[Rows from a 3D modeling dataset]
========
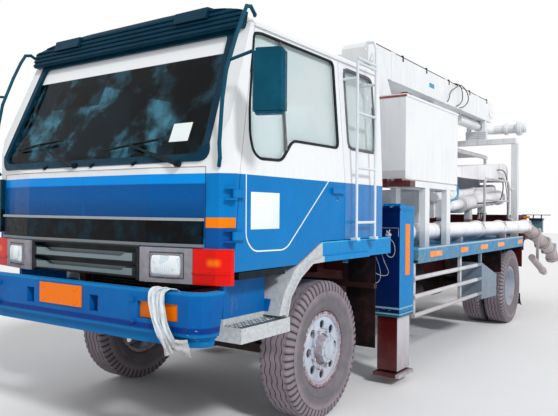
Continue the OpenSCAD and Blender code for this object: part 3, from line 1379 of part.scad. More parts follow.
// Handrails, boom rest and service platform
module handrails() {
    rest_y = column_y + 4050;
    r = 17;
    z0 = deck_z + seat;
    x = 850;
    top = 2060;
    floor_y = [cab_y + 5850, cab_y + 7620];
    floor_z = [2440, 2480, 2496];
    color([0.7, 0.72, 0.74]) union() {
        for (s = [-1, 1]) {
            block([s * 880 - 50, s * 880 + 50], [rest_y - 50, rest_y + 50], [frame_z + 115 + seat, 2701]);
            tube([[s * x, cab_y + 6270, z0], [s * x, cab_y + 6270, top - 70], [s * x, cab_y + 6340, top],
                  [s * x, cab_y + 7510, top], [s * x, cab_y + 7580, top - 70], [s * x, cab_y + 7580, 1480],
                  [s * x, rest_y - 20, 1440]], r);
            bar([s * x, cab_y + 6270, 1750], [s * x, cab_y + 7580, 1750], r - 3);
            bar([s * x, cab_y + 7550, 1950], [s * x, rest_y, 1950], r);
        }
        block([-900, 900], [rest_y - 60, rest_y + 60], [2700, 2785]);
        difference() {
            block([boom_1_x - 170, boom_1_x + 170], [rest_y - 55, rest_y + 55], [2784, 2932 - seat]);
            for (z = [2806 : 30 : 2900], e = [-1, 1])
                block([boom_1_x - 180, boom_1_x + 180], [rest_y + e * 55 - 14, rest_y + e * 55 + 14], [z, z + 14]);
        }
        block([-880, 880], [rest_y - 40, rest_y + 40], [frame_z + 115 + seat, frame_z + 200]);
    }
    color([0.7, 0.72, 0.74]) union() {
        for (e = [-500, 460])
            block([e, e + 40], floor_y, [floor_z[0], floor_z[1]]);
        for (y = [floor_y[0] : 65 : floor_y[1] - 30])
            block([-500, 500], [y, y + 34], [floor_z[1] - 4, floor_z[2]]);
        for (e = [-500, 460], y = [floor_y[0] + 60, floor_y[1] - 100])
            prism_x([for (p = [y, y + 40]) [p, hood_z + 138 + seat + (p - cab_y - pump_at - 360) * hood_rise],
                     [y + 40, floor_z[0] + 1], [y, floor_z[0] + 1]], e, e + 40);
    }
}

chassis_frame();
axles();
drive_line();
chassis_tanks();
knuckle(1);  // knuckle_left
knuckle(-1);  // knuckle_right
rim_front(1);  // rim_front_left
rim_front(-1);  // rim_front_right
tyre(front_track / 2, front_axle_y);  // tyre_front_left
tyre(-front_track / 2, front_axle_y);  // tyre_front_right
rim_rear(1);  // rim_rear_left
rim_rear(-1);  // rim_rear_right
for (s = [-1, 1]) tyre((rear_track + s * twin_pitch) / 2, rear_axle_y);  // tyre_rear_left
for (s = [-1, 1]) tyre(-(rear_track + s * twin_pitch) / 2, rear_axle_y);  // tyre_rear_right
cab_floor();
cab_front();
cab_roof();
cab_back();
door(1);  // door_left
door(-1);  // door_right
door_glass(1);  // door_glass_left
door_glass(-1);  // door_glass_right
cab_glass();
cab_interior();
front_trim();
grille();
lamps();
signal_lamps();
bumper();
mirrors();
ladder();
fenders();
mud_flaps();
pump_frame();
deck();
side_guards();
water_tanks();
outrigger(1);  // outrigger_left
outrigger(-1);  // outrigger_right
jack(1);  // jack_left
jack(-1);  // jack_right
turret();
boom_1();
boom_2();
boom_3();
luff_barrel();
luff_rod();
delivery_pipe();
pump_unit();
hopper();
hopper_grate();
handrails();
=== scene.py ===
import json
import math
import bpy
from mathutils import Matrix, Vector


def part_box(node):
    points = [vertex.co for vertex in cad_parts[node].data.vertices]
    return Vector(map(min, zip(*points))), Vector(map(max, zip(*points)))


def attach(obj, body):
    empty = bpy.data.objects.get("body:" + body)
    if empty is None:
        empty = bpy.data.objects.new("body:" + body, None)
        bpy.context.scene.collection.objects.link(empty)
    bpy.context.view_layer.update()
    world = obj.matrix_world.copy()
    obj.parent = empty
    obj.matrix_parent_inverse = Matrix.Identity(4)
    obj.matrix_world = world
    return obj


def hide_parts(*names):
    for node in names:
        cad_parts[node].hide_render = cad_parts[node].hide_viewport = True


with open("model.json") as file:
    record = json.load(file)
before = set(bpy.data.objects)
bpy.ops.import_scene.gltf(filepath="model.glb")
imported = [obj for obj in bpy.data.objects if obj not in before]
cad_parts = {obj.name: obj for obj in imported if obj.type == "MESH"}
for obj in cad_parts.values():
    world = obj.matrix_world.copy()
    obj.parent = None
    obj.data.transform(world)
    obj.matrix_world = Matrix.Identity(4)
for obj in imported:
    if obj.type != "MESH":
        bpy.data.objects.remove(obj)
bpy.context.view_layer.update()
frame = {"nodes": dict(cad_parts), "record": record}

cabFront = -4.53        # Y of the cab's front panel
print("frame loaded:", len(frame["nodes"]), "nodes")


# camera, solved from the photograph

cameraValues = {
    "place": (3.489, -7.241, 1.566),
    "turn": 34.557,      # degrees towards the right of the truck
    "tilt": 0.204,
    "roll": 0.528,
    "lens": 40.112,
    "shift": (-0.0022, 0.0010),
    "sensor": 36,
    "farthest": 200,
}


def setCamera(values):
    turn, tilt, roll = (math.radians(values[k]) for k in ("turn", "tilt", "roll"))
    ahead = Vector((-math.sin(turn) * math.cos(tilt), math.cos(turn) * math.cos(tilt), math.sin(tilt)))
    side = Vector((math.cos(turn), math.sin(turn), 0))
    up = side.cross(ahead)
    right = side * math.cos(roll) + up * math.sin(roll)
    top = up * math.cos(roll) - side * math.sin(roll)
    bpy.ops.object.camera_add()
    camera = bpy.context.object
    camera.name = "photoCamera"
    camera.matrix_world = Matrix((
        (right.x, top.x, -ahead.x, values["place"][0]),
        (right.y, top.y, -ahead.y, values["place"][1]),
        (right.z, top.z, -ahead.z, values["place"][2]),
        (0, 0, 0, 1),
    ))
    camera.data.sensor_width = values["sensor"]
    camera.data.lens = values["lens"]
    camera.data.shift_x, camera.data.shift_y = values["shift"]
    camera.data.clip_end = values["farthest"]
    bpy.context.scene.camera = camera


setCamera(cameraValues)
print("camera set")


# node helpers for the finishes

def feed(tree, node, inputs):
    # an input takes a link or a plain value
    for key, value in inputs.items():
        if isinstance(value, bpy.types.NodeSocket):
            tree.links.new(value, node.inputs[key])
        else:
            node.inputs[key].default_value = value


def addNode(tree, kind, attributes=None, inputs=None):
    node = tree.nodes.new(kind)
    for key, value in (attributes or {}).items():
        setattr(node, key, value)
    feed(tree, node, inputs or {})
    return node


def openMaterial(name):
    material = bpy.data.materials.new(name)
    material.use_nodes = True
    tree = material.node_tree
    return material, tree, tree.nodes["Principled BSDF"]


def objectPlace(tree):
    found = [n for n in tree.nodes if n.type == "TEX_COORD"]
    node = found[0] if found else tree.nodes.new("ShaderNodeTexCoord")
    return node.outputs["Object"]


def axisPlace(tree, axis):
    found = [n for n in tree.nodes if n.type == "SEPXYZ"]
    node = found[0] if found else addNode(tree, "ShaderNodeSeparateXYZ", None, {0: objectPlace(tree)})
    return node.outputs["XYZ".index(axis)]


def grain(tree, scale, detail=4.0, rough=0.6, stretch=None):
    place = objectPlace(tree)
    if stretch:
        place = addNode(tree, "ShaderNodeMapping", None, {"Vector": place, "Scale": stretch}).outputs[0]
    return addNode(tree, "ShaderNodeTexNoise", None,
                   {"Vector": place, "Scale": scale, "Detail": detail, "Roughness": rough}).outputs["Fac"]


def fade(tree, value, low, high, first=0.0, last=1.0):
    ends = {"Value": value, "From Min": low, "From Max": high, "To Min": first, "To Max": last}
    return addNode(tree, "ShaderNodeMapRange", {"interpolation_type": "SMOOTHSTEP"}, ends).outputs[0]


def calc(tree, kind, a, b=0.0, clamp=True):
    return addNode(tree, "ShaderNodeMath", {"operation": kind, "use_clamp": clamp}, {0: a, 1: b}).outputs[0]


def times(tree, a, b, clamp=True):
    return calc(tree, "MULTIPLY", a, b, clamp)


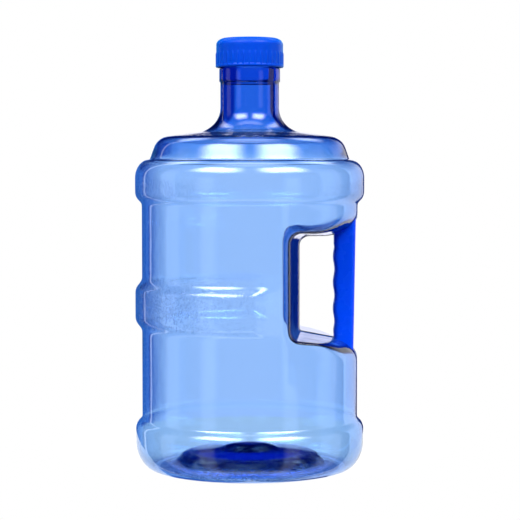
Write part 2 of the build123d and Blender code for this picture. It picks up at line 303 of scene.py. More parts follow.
def bowl(dx, dz, half_x, half_z):
    """Distance in from a quarter ellipse whose centre is at dx = dz = 0."""
    dx, dz = np.maximum(dx, 1e-4), np.maximum(dz, 1e-4)
    size = np.hypot(dx / half_x, dz / half_z)
    return (1 - size) * size / np.hypot(dx / half_x**2, dz / half_z**2)


def roll(y, size, least, fade):
    """Width and height of the recess's turn into the side, at distance y from the parting plane."""
    share = rise(y, fade[1], fade[0])
    return [small + (full - small) * share for full, small in zip(size, least)]


def side_x(y):
    """How far out the body's side is, at distance y from the parting plane."""
    return np.sqrt(np.maximum(BODY_R**2 - y**2, 1.0))


def roof_shape(y):
    """Where the roof starts to turn up, the turn's half-axes and its top, at distance y."""
    wide, high = roll(y, ROOF_ROLL, ROOF_ROLL_END, ROOF_ROLL_Y)
    return side_x(y) - wide, wide, high, ROOF_Z + y * ROOF_DRAFT + high


def floor_shape(y):
    """The same for the floor, and its foot, in a plane sheared to make the floor level."""
    wide, high = roll(y, FLOOR_ROLL, FLOOR_ROLL_END, FLOOR_ROLL_Y)
    return side_x(y) - wide, wide, high, FLOOR_Z - y * FLOOR_DRAFT - high


def floor_fall(x):
    """How far the recess's floor has fallen at this distance out."""
    return FLOOR_TILT * (x - WALL_X - FLOOR_CORNER)


def roof_height(x, y):
    """Height of the recess's roof, its turn into the side included."""
    start, half_x, half_z, top = roof_shape(np.abs(y))
    t = np.clip((x - start) / half_x, 0, 1)
    return top - half_z * np.sqrt(1 - t * t)


def floor_height(x, y):
    """The same for its floor."""
    start, half_x, half_z, foot = floor_shape(np.abs(y))
    t = np.clip((x - start) / half_x, 0, 1)
    return foot + half_z * np.sqrt(1 - t * t) - floor_fall(x)


def recess(x, y, z):
    """Distance to the hand recess, negative inside it. It is drafted both ways from y = 0."""
    y = np.abs(y)
    wall = WALL_X - y * WALL_DRAFT - x
    start, half_x, half_z, top = roof_shape(y)
    roof = bowl(x - start, top - z, half_x, half_z)
    start, half_x, half_z, foot = floor_shape(y)
    floor = bowl(x - start, z + floor_fall(x) - foot, half_x, half_z)
    inside = round_and(wall, roof, ROOF_CORNER)
    inside = round_and(inside, floor, FLOOR_CORNER + FLOOR_CORNER_GROWTH * y)
    return inside + SEAM_H * np.exp(-(y / SEAM_W) ** 2)


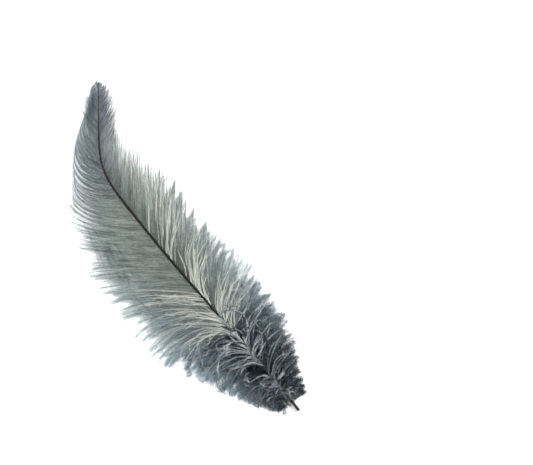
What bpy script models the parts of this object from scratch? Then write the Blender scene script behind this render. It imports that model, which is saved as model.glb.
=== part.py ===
"""A dyed ostrich drab feather, lying on a table with its upper side up.

Everything is first laid out from the cut end of the quill: +Y towards the tip, +X to the right, +Z up,
in metres. One parent empty then brings the middle of the feather's box to the origin, on the table.

A barb is one curved path that leaves the shaft. Its length and its two angles change along the shaft,
and the locks of both vanes and of the down follow those paths.
"""

import math
import random

import bmesh
import bpy
import numpy as np

NAME = "ostrich_feather"

# The shaft, seen from above: its direction swings from a little left of +Y to well right of it.
SHAFT_LENGTH = 0.3373
BASE_HEADING = math.radians(-6.5)
SWELL_HEADING = math.radians(-3.0)
TIP_HEADING = math.radians(30.0)
BEND_START = 0.69
BEND_END = 0.87
PATH_STEPS = 600

# The shaft, seen from the side: a low arch between the down and the tip.
QUILL_HEIGHT = 0.0030
TIP_HEIGHT = 0.0016
ARCH_HEIGHT = 0.0105

QUILL_RADIUS = 0.0014
TIP_RADIUS = 0.0003
TAPER_POWER = 0.85
SHAFT_POINTS = 44

# Each row: station along the shaft, barb length (both in mm), then the angle in degrees between barb
# and shaft at the barb's root and at its tip, and how late along the barb it bends.
LEFT_BARBS = (
    (8, 13, 60, 150, 1.0),
    (25, 27, 55, 150, 1.0),
    (45, 44, 45, 142, 1.0),
    (65, 59, 38, 123, 1.0),
    (85, 71, 34, 106, 1.0),
    (105, 79, 38, 84, 1.3),
    (130, 80, 44, 62, 1.5),
    (160, 76, 48, 51, 1.5),
    (195, 66, 50, 28, 2.1),
    (215, 58, 50, -8, 2.5),
    (235, 51, 52, -46, 2.4),
    (252, 44, 50, -45, 2.0),
    (275, 37, 43, -24, 1.4),
    (300, 30, 38, -8, 1.0),
    (320, 17, 28, -2, 1.0),
    (336, 4, 12, 4, 1.0),
)
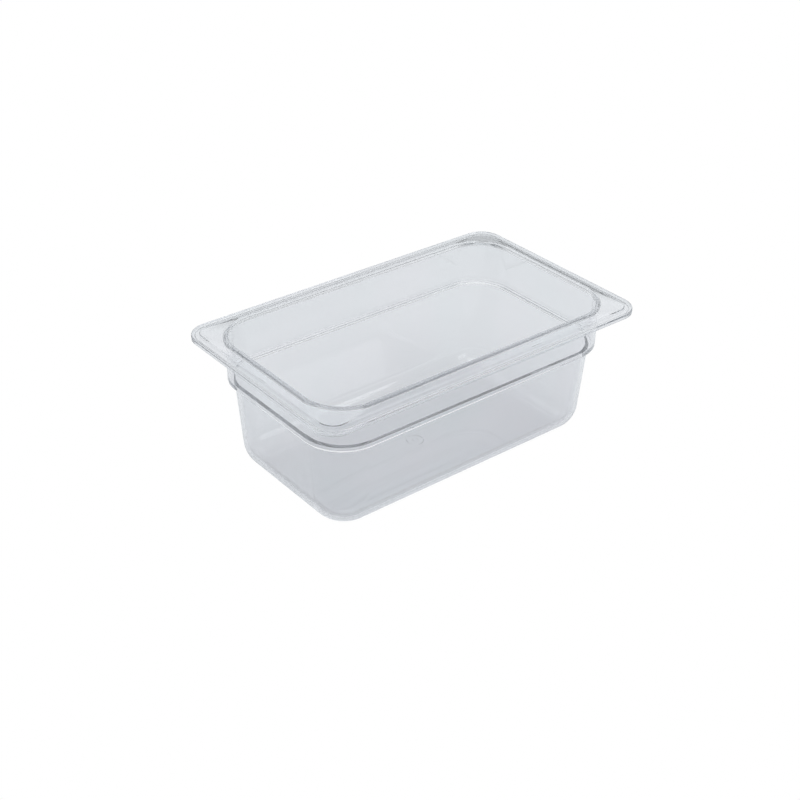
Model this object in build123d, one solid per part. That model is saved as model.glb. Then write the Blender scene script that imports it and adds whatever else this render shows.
========
### To be done
Each line from the line containing "chassis_frame();" through the line containing "in imported if" is to be transcribed exactly, and no other line.

### Solution
chassis_frame();
axles();
drive_line();
chassis_tanks();
knuckle(1);  // knuckle_left
knuckle(-1);  // knuckle_right
rim_front(1);  // rim_front_left
rim_front(-1);  // rim_front_right
tyre(front_track / 2, front_axle_y);  // tyre_front_left
tyre(-front_track / 2, front_axle_y);  // tyre_front_right
rim_rear(1);  // rim_rear_left
rim_rear(-1);  // rim_rear_right
for (s = [-1, 1]) tyre((rear_track + s * twin_pitch) / 2, rear_axle_y);  // tyre_rear_left
for (s = [-1, 1]) tyre(-(rear_track + s * twin_pitch) / 2, rear_axle_y);  // tyre_rear_right
cab_floor();
cab_front();
cab_roof();
cab_back();
door(1);  // door_left
door(-1);  // door_right
door_glass(1);  // door_glass_left
door_glass(-1);  // door_glass_right
cab_glass();
cab_interior();
front_trim();
grille();
lamps();
signal_lamps();
bumper();
mirrors();
ladder();
fenders();
mud_flaps();
pump_frame();
deck();
side_guards();
water_tanks();
outrigger(1);  // outrigger_left
outrigger(-1);  // outrigger_right
jack(1);  // jack_left
jack(-1);  // jack_right
turret();
boom_1();
boom_2();
boom_3();
luff_barrel();
luff_rod();
delivery_pipe();
pump_unit();
hopper();
hopper_grate();
handrails();
=== scene.py ===
import json
import math
import bpy
from mathutils import Matrix, Vector


def part_box(node):
    points = [vertex.co for vertex in cad_parts[node].data.vertices]
    return Vector(map(min, zip(*points))), Vector(map(max, zip(*points)))


def attach(obj, body):
    empty = bpy.data.objects.get("body:" + body)
    if empty is None:
        empty = bpy.data.objects.new("body:" + body, None)
        bpy.context.scene.collection.objects.link(empty)
    bpy.context.view_layer.update()
    world = obj.matrix_world.copy()
    obj.parent = empty
    obj.matrix_parent_inverse = Matrix.Identity(4)
    obj.matrix_world = world
    return obj


def hide_parts(*names):
    for node in names:
        cad_parts[node].hide_render = cad_parts[node].hide_viewport = True


with open("model.json") as file:
    record = json.load(file)
before = set(bpy.data.objects)
bpy.ops.import_scene.gltf(filepath="model.glb")
imported = [obj for obj in bpy.data.objects if obj not in before]
cad_parts = {obj.name: obj for obj in imported if obj.type == "MESH"}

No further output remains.